As a historian, Delage is obsessed with the growing role of reproduced images in shaping history. In this light, the emphasis on the myriad cameras recording the trial as well as the documentaries-within-documentaries screened in the courtroom (showing concentration camps as well as the slaughter of civilians and POWs in Russia) begins to make structural sense.
At the same time, the trial is inseparable from these projected images — which, moved up on the docket to spark flagging interest in the slow-moving proceedings, shocked the courtroom, and sent figures filing out in silence once the lights came back on.
Contrary to the depiction in Hollywood’s Spencer Tracy-Judy Garland starrer “Judgment at Nuremberg,” testimony by victims was surprisingly sparse, as it seemed to discomfit members of the tribunal. A female survivor, mastering her emotion as she adamantly recounts what she witnessed at Auschwitz (her account culminating with the screams of children thrown into ovens alive), is interrupted by a judge before she can move on to her experiences at Ravensbruch, on the supposition of redundancy. (The witness dryly disagrees: One was a functional death camp, the other worked people to death.)
Testimony from Nazis immune from indictment proposes horror of a different stripe: One calmly remorseless SD leader responsible for killing 90,000 Russian Jews makes fine distinctions between shooting them up close or at a distance.
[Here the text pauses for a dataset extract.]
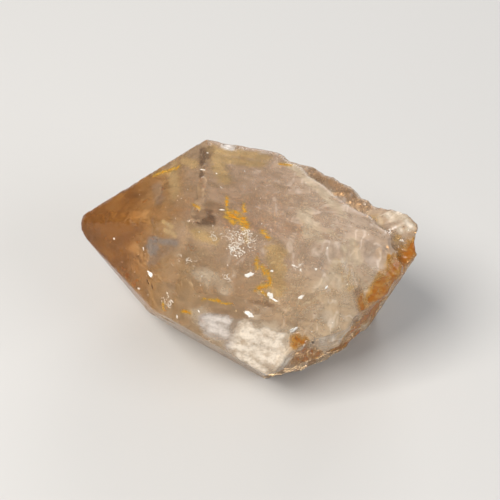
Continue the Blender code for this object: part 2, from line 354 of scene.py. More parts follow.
# %% Say where the marks are
MARKS = {
    # bright iron stains on and just under the front edge
    "stain": [
        ((22.8, -5.6, 27.8), (25.5, -7.4, 27.8), 0.95), ((22.6, -6.4, 27.8), (23.8, -7.2, 27.8), 0.6),
        ((23.7, -5.2, 27.8), (25.6, -6.8, 27.8), 0.7), ((24.6, -3.4, 27.8), (25.0, -4.9, 27.8), 0.45),
        ((22.2, -2.7, 27.8), (22.6, -5.3, 27.8), 0.4), ((17.9, -5.1, 27.8), (18.8, -5.7, 27.8), 0.45),
        ((27.7, -7.6, 27.8), (28.7, -8.3, 27.3), 0.6), ((27.6, -9.9, 24.6), (28.0, -10.6, 23.4), 0.5),
        ((28.6, -10.4, 23.7), (29.2, -10.9, 22.8), 0.55), ((28.5, -12.1, 20.8), (29.9, -11.7, 21.5), 0.75),
        ((29.5, -10.7, 23.2), (30.3, -11.7, 21.5), 0.45), ((29.2, -12.2, 20.6), (29.9, -12.2, 20.2), 0.5),
        ((21.5, -13.5, 18.3), (23.7, -13.4, 18.5), 0.4), ((24.1, -13.5, 18.2), (25.4, -13.4, 18.4), 0.35),
        ((18.8, -14.7, 16.3), (19.9, -14.6, 16.3), 0.45), ((16.1, -13.5, 15.8), (16.4, -14.2, 15.1), 0.4),
        ((28.9, 5.6, 27.8), (30.2, 5.8, 27.8), 0.5), ((11.3, 3.9, 22.8), (14.4, 3.7, 25.2), 0.7),
    ],
    # browner iron on the broken base and the foot
    "rust": [
        ((49.2, -1.9, 23.9), (48.6, -3.8, 23.6), 1.9), ((48.4, -3.8, 23.6), (47.0, -6.4, 23.3), 2.9),
        ((46.6, -6.4, 23.6), (45.2, -8.5, 22.2), 1.8), ((44.8, -8.6, 22.3), (44.5, -9.8, 20.1), 1.2),
        ((47.0, -6.4, 23.3), (46.0, -8.4, 21.0), 3.1), ((45.2, -8.8, 20.4), (45.6, -6.4, 14.5), 2.8),
        ((47.2, -1.2, 9.3), (45.1, -5.4, 10.5), 1.8), ((45.1, -5.4, 10.5), (43.1, -8.2, 9.9), 1.4),
        ((49.2, -3.6, 26.0), (48.3, -5.4, 22.0), 1.8), ((48.3, -5.4, 20.2), (46.8, -7.9, 21.6), 1.6),
        ((48.3, -5.4, 20.2), (48.0, -2.5, 14.0), 2.4), ((48.0, -2.5, 14.0), (47.3, -1.3, 10.3), 2.6),
        ((45.0, -9.7, 20.1), (46.1, -3.5, 9.2), 1.9), ((45.2, -4.7, 6.7), (43.6, -5.3, 3.2), 1.6),
        ((48.2, 2.6, 1.3), (45.2, -4.7, 6.7), 1.4), ((47.3, -1.3, 10.3), (45.2, -4.7, 6.7), 1.9),
        ((35.3, -15.3, 15.3), (36.3, -12.5, 7.0), 1.4), ((36.2, -15.4, 15.0), (37.6, -11.5, 5.8), 1.3),
        ((38.1, -11.8, 9.1), (39.1, -8.4, 1.7), 1.3), ((39.0, -11.2, 7.8), (40.8, -7.4, 3.4), 1.2),
        ((42.7, -10.3, 20.6), (43.6, -10.6, 18.8), 0.85),
        ((49.0, 4.0, 22.0), (48.5, 7.0, 12.0), 1.9), ((45.0, 12.0, 16.0), (43.0, 13.0, 8.0), 1.6),
    ],
    # pale yellow bands in the glass
    "cream": [
        ((18.8, 5.9, 27.8), (26.5, 6.3, 27.8), 1.5), ((19.6, 4.4, 27.8), (26.2, 4.9, 27.8), 1.4),
        ((13.5, 4.8, 24.5), (15.2, -2.2, 25.8), 1.6), ((15.1, 4.9, 25.8), (17.1, 2.8, 27.3), 1.2),
        ((19.8, 4.0, 27.8), (21.4, 0.4, 27.8), 1.7), ((14.2, -6.6, 24.8), (15.6, -7.6, 25.3), 0.6),
        ((14.7, -7.4, 24.1), (16.3, -8.6, 24.8), 0.6), ((25.4, -8.1, 27.6), (26.0, -8.8, 26.4), 0.6),
        ((30.1, -9.2, 25.7), (31.2, -11.9, 21.1), 2.4), ((39.0, -8.8, 25.0), (40.7, -10.1, 22.7), 1.6),
        ((42.5, -9.1, 10.4), (44.9, -5.0, 6.2), 0.8), ((19.0, -8.9, 26.3), (21.6, -9.2, 25.8), 1.3),
        ((46.9, -1.0, 24.1), (45.8, -6.4, 24.7), 1.0), ((44.7, -8.2, 23.1), (43.9, -10.0, 20.1), 1.0),
    ],
    # painted dark reflections: dark windows where the glass seems to show its own far side
    "painted_reflection_window": [
        ((17.5, 6.0, 27.7), (17.9, 2.9, 27.8), 0.8), ((18.6, 6.0, 27.8), (18.3, 4.2, 27.8), 0.9),
        ((18.1, 1.3, 27.8), (18.1, 0.4, 27.8), 0.55), ((18.8, -6.5, 27.8), (20.2, -6.1, 27.8), 0.9),
        ((18.9, -7.4, 27.8), (20.6, -7.0, 27.8), 0.95), ((19.3, -8.1, 27.6), (20.9, -7.8, 27.8), 0.9),
    ],
    # soft brown tone deeper in the glass, and painted shadow on the ledge behind the top face
    "brown_and_painted_shadow": [
        ((11.9, 1.3, 23.3), (13.0, -2.1, 24.1), 1.4), ((42.3, -10.1, 21.6), (43.5, -10.6, 18.8), 1.3),
        ((43.3, -10.7, 18.8), (44.0, -7.0, 11.1), 1.1), ((38.9, 5.8, 24.7), (42.3, 3.6, 24.2), 1.0),
        ((28.0, -12.9, 19.2), (31.0, -13.1, 19.1), 0.6), ((20.5, -5.0, 27.8), (22.5, -6.0, 27.8), 1.6),
        ((18.3, -0.2, 27.8), (18.4, -4.4, 27.8), 0.6), ((34.0, 9.3, 23.7), (36.8, 7.2, 24.2), 1.6),
        ((36.8, 7.2, 24.2), (39.6, 5.2, 24.3), 1.6), ((39.6, 5.2, 24.3), (42.0, 3.6, 24.2), 1.4),
        ((28.0, -14.5, 16.4), (32.0, -14.3, 16.9), 0.8), ((17.0, -9.0, 24.2), (13.0, -9.5, 19.0), 1.2),
    ],
    # a painted reflection: one cooler, bluish window on the front of the tip
    "painted_cool_reflection": [
        ((12.8, -7.3, 21.2), (13.6, -7.7, 22.0), 0.85), ((12.9, -7.8, 20.5), (13.8, -8.3, 21.2), 0.95),
        ((13.1, -8.2, 20.0), (13.8, -8.6, 20.5), 0.85), ((14.2, -8.0, 22.3), (16.6, -9.2, 24.0), 0.7),
    ],
    # rough white frost
    "frost": [
        ((22.2, -14.7, 15.7), (25.4, -14.6, 16.1), 1.3), ((23.3, -15.3, 14.5), (25.3, -15.5, 14.5), 1.9),
        ((27.7, -16.5, 13.0), (33.5, -16.7, 12.0), 2.7), ((32.6, -15.2, 14.4), (34.6, -15.7, 10.2), 2.2),
        ((30.6, -14.8, 15.4), (32.9, -15.0, 15.1), 1.5), ((27.8, -14.8, 15.6), (30.4, -15.1, 14.6), 1.8),
        ((22.3, -14.9, 15.2), (25.2, -15.4, 14.7), 1.6), ((27.3, -15.3, 14.7), (33.1, -15.7, 13.6), 1.8),
        ((27.5, -16.6, 12.0), (31.5, -17.5, 9.8), 1.9), ((30.8, -17.6, 9.8), (33.0, -17.4, 9.0), 1.6),
        ((27.0, -16.5, 13.2), (32.9, -16.9, 11.5), 2.0), ((45.1, 2.2, 25.1), (47.2, -0.3, 24.9), 0.8),
        ((46.4, 2.4, 25.8), (48.3, 0.3, 25.5), 1.1),
        ((38.9, -12.9, 13.7), (40.2, -8.0, 4.0), 1.0), ((39.5, -12.8, 17.5), (40.7, -11.6, 11.9), 0.8),
    ],
    # a thinner milky veil round the frost and down the right side
    "veil": [
        ((21.5, -14.8, 16.1), (25.0, -15.9, 14.0), 2.4), ((25.6, -16.6, 13.0), (31.2, -17.4, 10.7), 3.0),
        ((29.2, -14.6, 16.0), (34.5, -15.0, 15.4), 2.2), ((33.2, -3.2, 27.8), (34.5, -6.7, 27.8), 2.0),
        ((34.6, -5.0, 27.8), (35.6, -7.1, 27.8), 1.5), ((37.1, -11.0, 22.7), (39.7, -8.1, 25.0), 1.5),
        ((39.6, -8.4, 25.0), (40.8, -11.0, 20.5), 0.9), ((40.8, -6.9, 26.5), (41.2, -9.7, 23.0), 0.8),
        ((36.6, -13.4, 15.0), (39.8, -11.8, 11.0), 1.5), ((38.7, -11.5, 8.8), (41.8, -6.5, 2.5), 1.2),
        ((20.5, -11.6, 21.6), (24.2, -12.6, 20.0), 1.8), ((38.5, -12.6, 18.5), (40.7, -12.0, 16.5), 1.4),
        ((30.5, 6.0, 27.8), (36.0, 1.0, 27.8), 1.6), ((35.5, 1.0, 27.8), (41.0, -5.0, 26.5), 1.2),
        ((43.5, 2.0, 25.2), (45.0, -5.0, 24.0), 1.4), ((36.9, -5.7, 27.8), (39.4, -7.2, 26.4), 1.0),
        ((40.0, -6.4, 27.8), (41.5, -7.7, 25.0), 1.0), ((38.4, -8.7, 25.3), (39.7, -10.6, 22.0), 0.9),
    ],
}
print(sum(len(strokes) for strokes in MARKS.values()), "strokes of", len(MARKS), "kinds")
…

Consummately narrated by Christopher Plummer with silky gravitas, docu also highlights the reaction of a stunned world to the atrocities uncovered a mere six months earlier — judges’ and prosecutors’ ringing indictments echoed by citations from the packed rows of international press (a young, mustachioed Walter Cronkite in their midst). Yet in its methodical matter-of-factness, docu cannot but reveal the gap between the vastness of the crime and the narrowness of its punishment.